So for that latter, might I proffer somebody who looks like he’s smuggling an entire patch of pumpkins beneath his sweater, somebody who knows his way around a candy aisle, somebody who would look good as an inflatable lawn ornament?
Hopefully those first three syllables in the title gave it away for you. That’s right. Fat Albert. The guy who, were he to exchange his signature red sweater for an orange one, could finally validate poor Linus’s lonely vigils in the pumpkin patch.
Once upon a time, long before the days of multiple streams of 24-hour cartoon content, cartoons aired during the prime time hours were, well, special. Usually, only a holiday could make it happen. Today, despite even the most obscure media being ridiculously accessible, a lot of those holiday specials aren’t easily available. Just ask this guy.

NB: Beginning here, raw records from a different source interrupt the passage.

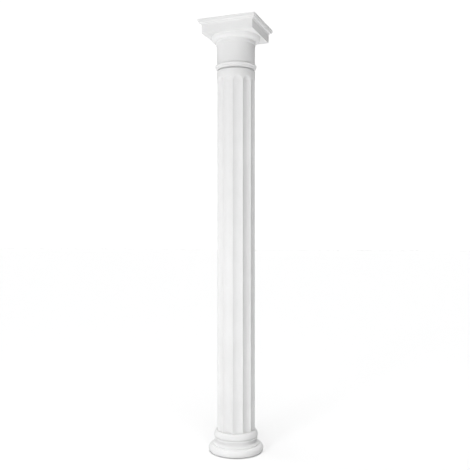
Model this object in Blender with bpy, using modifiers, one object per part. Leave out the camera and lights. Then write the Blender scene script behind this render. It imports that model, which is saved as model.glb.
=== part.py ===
"""A Doric column in three moulded pieces: a turned base, a fluted shaft and a capital with a square
abacus. The shaft rests on the base and the capital rests on the shaft. Metres, +Z up, the origin at
the middle of the underside."""

import math

import bpy

# What the three pieces share
SHAFT_RADIUS = 0.110  # over the arrises; the capital's neck and the base's seat have it too
WALL = 0.0275  # from the arrises in to the round hole that runs through all three
SEAT_GAP = 0.0003  # between a piece and the one that it rests on
ROUND_STEPS = 60  # sides of a turned moulding
SHARP_FROM = 35  # degrees between two faces, from which their edge is left sharp in the shading

# Base, members from the ground up. A projection is measured out from the shaft's face
FOOT_TORUS_HEIGHT = 0.042
FOOT_TORUS_SEAT = 0.136  # radius of its flat underside
FOOT_STEP_PROJECTION = 0.024
FOOT_STEP_HEIGHT = 0.009
SCOTIA_PROJECTION = 0.010  # at its waist
SCOTIA_HEIGHT = 0.026
BASE_FILLET_PROJECTION = 0.0125
BASE_FILLET_HEIGHT = 0.010
COLLAR_PROJECTION = 0.015  # at its foot
COLLAR_HEIGHT = 0.037

# Shaft
SHAFT_LENGTH = 2.062
SHAFT_TURN = math.radians(10.5)  # how far round from the front an arris stands
FLUTE_COUNT = 12
FLUTE_DEPTH = 0.010
FLUTE_TOP_MARGIN = 0.041  # plain band above the flutes' round ends
ARRIS_WIDTH = 0.002
SIDES_PER_FLUTE = 6
HOLLOW_STEPS = 48  # sides of the whole circle that a flute is part of

# Capital, members from the shaft up. A projection is measured out from the neck's face
SEAT_WIDTH = 0.0095  # of the flat ring round the hole, where it rests on the shaft
SPLAY_PROJECTION = -0.005
SPLAY_HEIGHT = 0.009
LIP_PROJECTION = 0.004
LIP_HEIGHT = 0.010
BEAD_PROJECTION = 0.002  # of the ring that it swells out from
BEAD_HEIGHT = 0.015
GROOVE_DEPTH = 0.003
GROOVE_HEIGHT = 0.003
NECK_HEIGHT = 0.114
ANNULET_PROJECTION = 0.0035
ANNULET_HEIGHT = 0.018
ECHINUS_FOOT_PROJECTION = 0.0055
ECHINUS_PROJECTION = 0.0315
ECHINUS_HEIGHT = 0.027
BLOCK_MARGIN = 0.0095  # of the square block round the echinus
BLOCK_HEIGHT = 0.047
CYMA_STEP = 0.002
CYMA_PROJECTION = 0.0135
CYMA_HEIGHT = 0.018
ABACUS_STEP = 0.0025
ABACUS_HEIGHT = 0.014

# How far a cutter runs past what it cuts, and the turned part of the capital up into its block
CUTTER_PAST = 0.02
JOIN_DEPTH = 0.015

BORE_RADIUS = SHAFT_RADIUS - WALL


def clear_scene():
    for obj in list(bpy.data.objects):
        bpy.data.objects.remove(obj)


def collection(name):
    made = bpy.data.collections.new(name)
    bpy.context.scene.collection.children.link(made)
    return made


def painted(name, colour, roughness):
    material = bpy.data.materials.new(name)
    material.use_nodes = True
    shader = material.node_tree.nodes["Principled BSDF"]
    shader.inputs["Base Color"].default_value = (*colour, 1.0)
    shader.inputs["Roughness"].default_value = roughness
    shader.inputs["Metallic"].default_value = 0.0
    return material


def stacked(heights):
    """The level of each member's top, by name, from the heights of the members from the foot up."""
    levels = {}
    level = 0.0
    for name, height in heights:
        level += height
        levels[name] = level
    return levels


BASE = stacked(
    [
        ("foot_torus", FOOT_TORUS_HEIGHT),
        ("foot_step", FOOT_STEP_HEIGHT),
        ("scotia", SCOTIA_HEIGHT),
        ("fillet", BASE_FILLET_HEIGHT),
        ("collar", COLLAR_HEIGHT),
    ]
)
CAPITAL = stacked(
    [
        ("splay", SPLAY_HEIGHT),
        ("lip", LIP_HEIGHT),
        ("bead", BEAD_HEIGHT),
        ("groove", GROOVE_HEIGHT),
        ("neck", NECK_HEIGHT),
        ("annulet", ANNULET_HEIGHT),
        ("echinus", ECHINUS_HEIGHT),
        ("block", BLOCK_HEIGHT),
        ("cyma", CYMA_HEIGHT),
        ("abacus", ABACUS_HEIGHT),
    ]
)


def arc(middle, half_width, half_height, start, end, steps):
    """Points of an ellipse's arc, by angles in degrees, from start to end."""
    points = []
    for i in range(steps + 1):
        angle = math.radians(start + (end - start) * i / steps)
        points.append((middle[0] + half_width * math.cos(angle), middle[1] + half_height * math.sin(angle)))
    return points


def half_round(ring, top, height, steps):
    """A torus or bead moulding's face, which swells out from its ring, from its top to its foot."""
    swell = height / 2
    return arc((ring, top - swell), swell, swell, 90, -90, steps)


def turned(name, profile, steps, group):
    """A solid of revolution round Z. The profile runs down its outer side, top to bottom. It starts
    and ends on the axis, or else it is closed into a ring."""
    edges = [(i, i + 1) for i in range(len(profile) - 1)]
    if profile[0][0] > 0:
        edges.append((len(profile) - 1, 0))
    mesh = bpy.data.meshes.new(name)
    mesh.from_pydata([(radius, 0.0, height) for radius, height in profile], edges, [])
    piece = bpy.data.objects.new(name, mesh)
    group.objects.link(piece)
    screw = piece.modifiers.new("turn", "SCREW")
    screw.axis = "Z"
    screw.angle = math.tau
    screw.steps = steps
    screw.render_steps = steps
    screw.use_merge_vertices = True
    screw.merge_threshold = 0.00001
    screw.use_smooth_shade = True
    return piece


def combine(piece, helper, operation):
    """Joins the helper to the piece, or cuts it out. The helper itself is left out of a render."""
    helper.parent = piece
    helper.hide_render = True
    helper.display_type = "WIRE"
    boolean = piece.modifiers.new(helper.name, "BOOLEAN")
    boolean.operation = operation
    boolean.solver = "EXACT"
    boolean.object = helper


def finish(piece):
    """Applies the piece's modifiers, and shades it smooth between the edges of its mouldings."""
    graph = bpy.context.evaluated_depsgraph_get()
    mesh = bpy.data.meshes.new_from_object(piece.evaluated_get(graph), depsgraph=graph)
    piece.modifiers.clear()
    piece.data = mesh
    mesh.shade_smooth()
    mesh.set_sharp_from_angle(angle=math.radians(SHARP_FROM))


def build_base(group, white):
    step_radius = SHAFT_RADIUS + FOOT_STEP_PROJECTION
    waist_radius = SHAFT_RADIUS + SCOTIA_PROJECTION
    fillet_radius = SHAFT_RADIUS + BASE_FILLET_PROJECTION
    profile = [(BORE_RADIUS, BASE["collar"])]
    profile += arc((SHAFT_RADIUS, BASE["fillet"]), COLLAR_PROJECTION, COLLAR_HEIGHT, 90, 0, 7)
    profile += [(fillet_radius, BASE["fillet"]), (fillet_radius, BASE["scotia"])]
    scotia_middle = (step_radius, BASE["scotia"])
    profile += arc(scotia_middle, step_radius - waist_radius, SCOTIA_HEIGHT, 180, 270, 5)
    profile += [(step_radius, BASE["foot_torus"])]
    profile += half_round(FOOT_TORUS_SEAT, BASE["foot_torus"], FOOT_TORUS_HEIGHT, 8)
    profile += [(BORE_RADIUS, 0.0)]
    base = turned("column_base", profile, ROUND_STEPS, group)
    base.data.materials.append(white)


def flute_circle():
    """Radius of a flute's hollow, and how far its centre line stands from the shaft's axis."""
    floor = SHAFT_RADIUS - FLUTE_DEPTH
    half_angle = math.pi / FLUTE_COUNT - ARRIS_WIDTH / 2 / SHAFT_RADIUS
    edge_reach = SHAFT_RADIUS * math.cos(half_angle)
    radius = (SHAFT_RADIUS**2 + floor**2 - 2 * floor * edge_reach) / (2 * (edge_reach - floor))
    return radius, floor + radius


def build_shaft(group, cutters, white):
    face = [(SHAFT_RADIUS, SHAFT_LENGTH), (SHAFT_RADIUS, 0.0)]
    profile = [(BORE_RADIUS, SHAFT_LENGTH), *face, (BORE_RADIUS, 0.0)]
    shaft = turned("fluted_shaft", profile, FLUTE_COUNT * SIDES_PER_FLUTE, group)
    shaft.location.z = BASE["collar"] + SEAT_GAP
    shaft.rotation_euler.z = SHAFT_TURN - math.pi / 2
    shaft.data.materials.append(white)

    radius, reach = flute_circle()
    end_height = math.sqrt(radius**2 - (reach - SHAFT_RADIUS) ** 2)
    springing = SHAFT_LENGTH - FLUTE_TOP_MARGIN - end_height
    dome = arc((0.0, springing), radius, radius, 90, 0, HOLLOW_STEPS // 4)[1:]
    hollow = [(0.0, springing + radius), *dome, (radius, -CUTTER_PAST), (0.0, -CUTTER_PAST)]
    for i in range(FLUTE_COUNT):
        flute = turned(f"flute_{i + 1}", hollow, HOLLOW_STEPS, cutters)
        angle = math.tau * (i + 0.5) / FLUTE_COUNT
        flute.location = (reach * math.cos(angle), reach * math.sin(angle), 0.0)
        flute.rotation_euler.z = angle
        combine(shaft, flute, "DIFFERENCE")


def capital_under_block(cutters):
    """The turned part, from the splay round the seat to the echinus, and on up into the block."""
    seat_radius = BORE_RADIUS + SEAT_WIDTH
    splay_radius = SHAFT_RADIUS + SPLAY_PROJECTION
    bead_ring = SHAFT_RADIUS + BEAD_PROJECTION
    annulet_radius = SHAFT_RADIUS + ANNULET_PROJECTION
    ovolo_foot = SHAFT_RADIUS + ECHINUS_FOOT_PROJECTION
    echinus_radius = SHAFT_RADIUS + ECHINUS_PROJECTION
    groove_middle = (CAPITAL["bead"] + CAPITAL["groove"]) / 2
    top = CAPITAL["echinus"] + JOIN_DEPTH
    profile = [(0.0, top), (echinus_radius, top)]
    ovolo_middle = (ovolo_foot, CAPITAL["echinus"])
    profile += arc(ovolo_middle, echinus_radius - ovolo_foot, ECHINUS_HEIGHT, 0, -90, 6)
    profile += [(annulet_radius, CAPITAL["annulet"]), (annulet_radius, CAPITAL["neck"])]
    profile += [(SHAFT_RADIUS, CAPITAL["neck"]), (SHAFT_RADIUS, CAPITAL["groove"])]
    profile += [(SHAFT_RADIUS - GROOVE_DEPTH, groove_middle)]
    profile += half_round(bead_ring, CAPITAL["bead"], BEAD_HEIGHT, 6)
    lip_middle = (splay_radius, CAPITAL["lip"])
    profile += arc(lip_middle, LIP_PROJECTION - SPLAY_PROJECTION, LIP_HEIGHT, 0, -90, 4)
    profile += [(seat_radius, 0.0), (0.0, 0.0)]
    return turned("capital_under_block", profile, ROUND_STEPS, cutters)


def abacus_outline():
    """Half widths and levels of the square part, from its top down to the block's underside."""
    block = SHAFT_RADIUS + ECHINUS_PROJECTION + BLOCK_MARGIN
    cyma_foot = block + CYMA_STEP
    cyma_top = cyma_foot + CYMA_PROJECTION
    abacus = cyma_top + ABACUS_STEP
    middle = (cyma_foot + cyma_top) / 2
    quarter = (CYMA_PROJECTION / 2, CYMA_HEIGHT / 2)
    outline = [(0.0, CAPITAL["abacus"]), (abacus, CAPITAL["abacus"]), (abacus, CAPITAL["cyma"])]
    # The cyma's S: a convex quarter above a concave one
    outline += arc((middle, CAPITAL["cyma"]), *quarter, 0, -90, 4)
    outline += arc((middle, CAPITAL["block"]), *quarter, 90, 180, 4)[1:]
    outline += [(block, CAPITAL["block"]), (block, CAPITAL["echinus"]), (0.0, CAPITAL["echinus"])]
    return outline


def build_capital(group, cutters, white):
    corner = math.sqrt(2)  # a square's corner stands this many half widths from its middle
    profile = [(half_width * corner, level) for half_width, level in abacus_outline()]
    capital = turned("capital", profile, 4, group)
    capital.rotation_euler.z = math.pi / 4
    capital.location.z = BASE["collar"] + SEAT_GAP + SHAFT_LENGTH + SEAT_GAP
    capital.data.materials.append(white)
    combine(capital, capital_under_block(cutters), "UNION")

    top = CAPITAL["abacus"] + CUTTER_PAST
    hole = [(0.0, top), (BORE_RADIUS, top), (BORE_RADIUS, -CUTTER_PAST), (0.0, -CUTTER_PAST)]
    combine(capital, turned("capital_bore", hole, ROUND_STEPS, cutters), "DIFFERENCE")


def main():
    clear_scene()
    column = collection("doric_column")
    cutters = collection("cutters")
    white = painted("white_primer", (0.86, 0.86, 0.86), 0.5)
    build_base(column, white)
    build_shaft(column, cutters, white)
    build_capital(column, cutters, white)
    for piece in column.objects:
        finish(piece)


main()
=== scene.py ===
"""The looks of the white moulded column: its base, fluted shaft and capital as fine meshes in a
sprayed white primer, on a pale studio floor in soft light, with the camera. Metres, Z up."""

import math

import bmesh
import bpy
from mathutils import Matrix, Vector


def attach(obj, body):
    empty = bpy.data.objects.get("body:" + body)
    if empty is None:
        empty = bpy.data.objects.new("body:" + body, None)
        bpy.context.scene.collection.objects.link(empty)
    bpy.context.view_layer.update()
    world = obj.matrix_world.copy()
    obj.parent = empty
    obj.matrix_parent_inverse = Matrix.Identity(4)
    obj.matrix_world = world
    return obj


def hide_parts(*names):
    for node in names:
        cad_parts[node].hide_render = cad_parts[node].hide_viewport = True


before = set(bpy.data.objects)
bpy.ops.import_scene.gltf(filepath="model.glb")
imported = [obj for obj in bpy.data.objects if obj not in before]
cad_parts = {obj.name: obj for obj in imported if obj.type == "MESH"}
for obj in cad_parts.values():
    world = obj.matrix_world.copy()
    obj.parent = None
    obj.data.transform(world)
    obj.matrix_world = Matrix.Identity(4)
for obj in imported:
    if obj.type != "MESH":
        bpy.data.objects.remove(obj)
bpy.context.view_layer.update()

# All three pieces
SHAFT_RADIUS = 0.110
BORE_RADIUS = 0.0825
SEAT_GAP = 0.0003
TURN_STEPS = 192  # sides of a turned moulding
ARC_STEPS = 14  # sides of a quarter round in an outline
EASED = 0.0008  # how far in from a corner its rounding starts
EASED_STEPS = 3  # sides of a corner's rounding
SHARP_FROM = math.radians(32)  # an edge that turns further than this is shaded as an edge
MERGED = 0.00001  # points nearer than this become one

# Base: radii of its members, and their heights from the floor up
FOOT_SEAT_RADIUS = 0.136
STEP_RADIUS = 0.134
WAIST_RADIUS = 0.116
BASE_FILLET_RADIUS = 0.1235
COLLAR_FOOT_RADIUS = 0.1175
COLLAR_RADIUS = 0.125
FOOT_TORUS = 0.042
FOOT_STEP = 0.009
SCOTIA = 0.026
BASE_FILLET = 0.010
COLLAR_UNDER = 0.007  # the part of the collar that rounds back in
COLLAR = 0.037
BASE_HEIGHT = FOOT_TORUS + FOOT_STEP + SCOTIA + BASE_FILLET + COLLAR

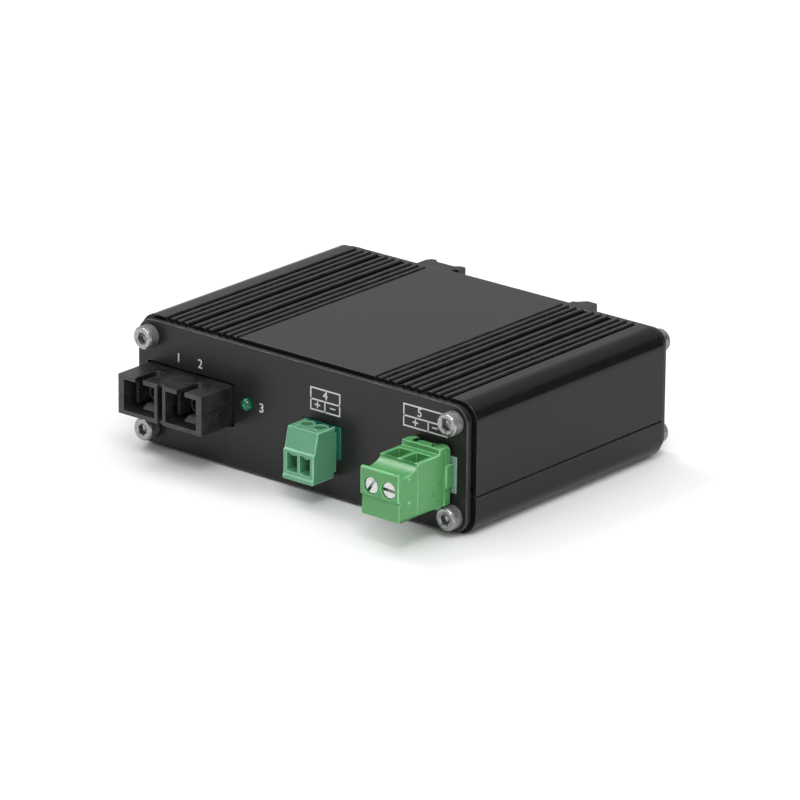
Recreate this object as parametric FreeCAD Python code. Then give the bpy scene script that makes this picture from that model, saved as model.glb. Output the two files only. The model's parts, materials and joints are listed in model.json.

In fact, one of my inadvertent Halloween traditions has become trying to find them on Netflix. This year, the best I could do was The Fat Albert Halloween Special from 1977, which is actually available on Netflix streaming. But that’s cool. Somehow I’d never seen this particular Halloween special before.
The Halloween episode kept up that spirit, even while being void of some of the usual tropes of the series. For instance, there was no junk band interlude, no Brown Hornet mini-episode, and no live-action, pre-Cosby Show Bill Cosby jumping in to comment on the action. Instead, we are treated to an uninterrupted depiction of a Halloween night where the group throws on costumes and trucks around trying to scare each other and anybody decreed as “old.”
And even though Bill Cosby wasn’t around to “show us a thing or two,” the special was full of morals, if only all the usual Halloween ones. Homemade costumes are better than store-bought, Halloween tricks shouldn’t be mean-spirited, and spooky old ladies in creepy old houses always give out the best treats.
Sure, it’s no It’s the Great Pumpkin, Charlie Brown or Garfield’s Halloween Adventure, But hey (hey, hey), the animation and artwork are nostalgia-inducing (which is at least 75% of any holiday anyway) and it takes about as long to watch as it does to eat a caramel apple or two.